Ronald Reagan comme maître à penser
Quitte à perdre un peu de force analytique, cet ouvrage se concentre donc sur les gens, anonymes (tel shérif aux prises avec l'immigration de masse en provenance du Mexique, qui tient un discours proche des droites populistes européennes) ou célèbres (on croise ici l'écrivain Jim Harrison, l'animateur de radio Jon Justice, l'intellectuel Francis Fukuyama et l'ombre de Sarah Palin) que l'auteur ne craint pas d'aborder, ni d'interroger, quitte à parler de sujets qui peuvent fâcher. Le voyage en voiture à travers le pays, effectué parfois au pas de charge, constitue la métaphore de l'exploration d'une mentalité: celle d'un peuple épris de sa liberté, instinctivement méfiant face à un gouvernement central perçu comme lointain et contraignant (voire socialiste, horreur suprême! Une abomination qui ne date du reste pas d'hier, il suffit de relire "Les années Reagan" de Nicole Bernheim pour s'en convaincre), et dont les idoles sont l'écrivain Ayn Rand et le politicien Ronald Reagan, entre autres.

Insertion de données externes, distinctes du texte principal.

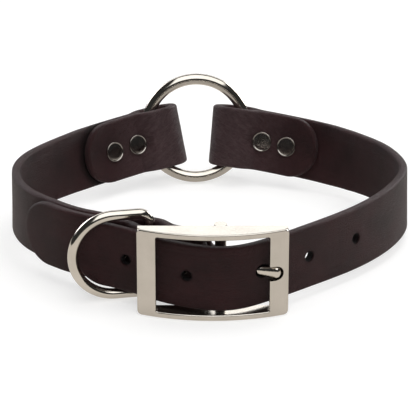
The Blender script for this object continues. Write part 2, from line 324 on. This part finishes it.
def place(path, along, across, height):
    """Points in space for flat strap coordinates; height is off the middle surface."""
    arc, centre = path["arc"], path["centre"]
    along = np.clip(along, 0, path["length"])
    k = np.clip(np.searchsorted(arc, along, side="right") - 1, 0, len(arc) - 2)
    gap = (arc[k + 1] - arc[k])[:, None]
    f = ((along - arc[k]) / (arc[k + 1] - arc[k]))[:, None]
    start, end = centre[k], centre[k + 1]
    slope0, slope1 = path["slope"][k] * gap, path["slope"][k + 1] * gap
    f2, f3 = f * f, f * f * f
    middle = ((2 * f3 - 3 * f2 + 1) * start + (f3 - 2 * f2 + f) * slope0
              + (-2 * f3 + 3 * f2) * end + (f3 - f2) * slope1)
    tangent = unit((6 * f2 - 6 * f) * (start - end) + (3 * f2 - 4 * f + 1) * slope0
                   + (3 * f2 - 2 * f) * slope1)
    blend = f * f * (3 - 2 * f)
    side = path["across"][k] * (1 - blend) + path["across"][k + 1] * blend
    side = unit(side - tangent * (side * tangent).sum(1, keepdims=True))
    normal = path["facing"] * np.cross(tangent, side)
    return middle + side * across[:, None] + normal * height[:, None]


# ------------------------------------------------------------------ flat outlines
def inside(outline, points):
    x, y = points[:, 0], points[:, 1]
    px, py = outline[:, 0], outline[:, 1]
    qx, qy = np.roll(px, -1), np.roll(py, -1)
    result = np.zeros(len(points), bool)
    for i in range(len(outline)):
        spans = (py[i] > y) != (qy[i] > y)
        if spans.any():
            crossing = (qx[i] - px[i]) * (y - py[i]) / (qy[i] - py[i] + 1e-12) + px[i]
            result ^= spans & (x < crossing)
    return result


def distance_to(outline, points):
    nearest = np.full(len(points), 1e9)
    for start, end in zip(outline, np.roll(outline, -1, axis=0)):
        edge = end - start
        reach = points - start
        f = np.clip((reach @ edge) / (edge @ edge + 1e-12), 0, 1)
        nearest = np.minimum(nearest, np.linalg.norm(reach - f[:, None] * edge, axis=1))
    return nearest


def offset(outline, distance):
    """Moves a closed counter-clockwise outline inwards (outwards if negative)."""
    tangent = unit(np.roll(outline, -1, axis=0) - np.roll(outline, 1, axis=0))
    return outline + np.stack([-tangent[:, 1], tangent[:, 0]], 1) * distance


def resample(outline, step):
    closed = np.vstack([outline, outline[:1]])
    arc = np.concatenate([[0], np.cumsum(np.linalg.norm(np.diff(closed, axis=0), axis=1))])
    count = max(8, int(round(arc[-1] / step)))
    u = np.linspace(0, arc[-1], count, endpoint=False)
    return np.stack([np.interp(u, arc, closed[:, 0]), np.interp(u, arc, closed[:, 1])], 1)


def strap_outline(length, half_width):
    """Strap with round ends; half_width is a function of the distance along it."""
    r = WIDTH / 2
    steps = 40
    top = []
    for i in range(steps + 1):
        angle = math.pi - (math.pi / 2) * i / steps
        top.append((r + r * math.cos(angle), r * math.sin(angle)))
    along = r
    while along < length - r:
        along += 0.5
        top.append((min(along, length - r), half_width(min(along, length - r))))
    for i in range(1, steps + 1):
        angle = math.pi / 2 - (math.pi / 2) * i / steps
        top.append((length - r + r * math.cos(angle), r * math.sin(angle)))
    top = np.array(top)
    bottom = top[1:-1] * [1, -1]
    # counter-clockwise: along the bottom, back on top
    return resample(np.vstack([bottom, top[::-1]]), 0.62)


def oval(along, across, half_length, half_width, count=40):
    angle = np.linspace(0, 2 * math.pi, count, endpoint=False)
    return np.stack([along + half_length * np.cos(angle), across + half_width * np.sin(angle)], 1)


def stadium(start, end, r, steps=18):
    points = []
    for centre, first in ((end - r, -math.pi / 2), (start + r, math.pi / 2)):
        for i in range(steps + 1):
            angle = first + math.pi * i / steps
            points.append((centre + r * math.cos(angle), r * math.sin(angle)))
    return resample(np.array(points), 0.6)


def smooth(x):
    x = max(0.0, min(1.0, x))
    return x * x * (3 - 2 * x)


def billet_half_width(along):
    return WIDTH / 2


def buckle_half_width(along):
    """Narrows to a waist at the buckle bar."""
    beyond_waist = abs(along - BUCKLE_BAR) - 10.2
    return WAIST_HALF + (WIDTH / 2 - WAIST_HALF) * smooth(beyond_waist / 2.9)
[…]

Le repli sur les figures du passé et sur le souvenir des pères fondateurs de la nation se veut-il une manière de se rassurer, par exemple pour des classes moyennes fragilisées par la crise mais désireuses de s'en sortir sans aucune aide étatique? L'auteur ne juge pas et, écrivant à quelques mois de distance des élections de ce soir, se garde bien de tout pronostic précis. Mais au fil des pages, le lecteur va quand même avoir l'impression qu'aux yeux de tout un pan de la société américaine soudain frappée par le spleen, les carottes sont cuites pour Barack Obama. Vrai? On le saura dans quelques heures.
Olivier Guez, American Spleen, Paris, Flammarion, 2012.
Autre ouvrage cité:
Nicole Bernheim, Les années Reagan, Paris, Stock, 1984.